Dmitry has asked me to write a post about my recent paper, arXiv:0812.0818, about correlation functions in single field inflation. The motivation behind this work is the potential of very near-future data (from the Planck satellite and large scale structure surveys) to more significantly test the Gaussianity of primordial fluctuations. In standard single-field slow-roll models, the flatness (and smoothness) of the potential guarantees that the primordial fluctuations are Gaussian to a part in 10^7. Current observational bounds only require the primordial fluctuations to be Gaussian to a part in 10^3 or 10^4 – still pretty Gaussian, but leaving a surprising amount of room for some interesting physics. Measurements of non-Gaussianity would be a very useful tool for understanding the fundamental picture of inflation, because they probe interactions of the inflaton, and because observations can distinguish between wide classes of models. There are many different statistics that can be used to test Gaussianity.

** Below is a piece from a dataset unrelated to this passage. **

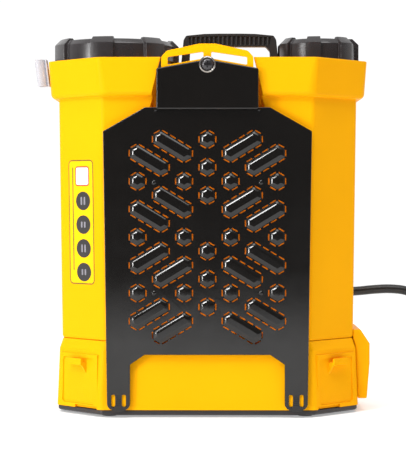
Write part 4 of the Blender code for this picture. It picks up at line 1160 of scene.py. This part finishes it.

Clearly the n-point functions are one class of possibilities, but there are also measures like Minkowski functionals or galaxy cluster number counts that depend on an integrated contribution from a series of correlation functions. Often, this series can be simply truncated to depend on a few lower-order moments (for example, when the non-Gaussianity comes from the non-linear gravitational evolution), and this truncation looks suggestively like a perturbative series for the fundamental interactions.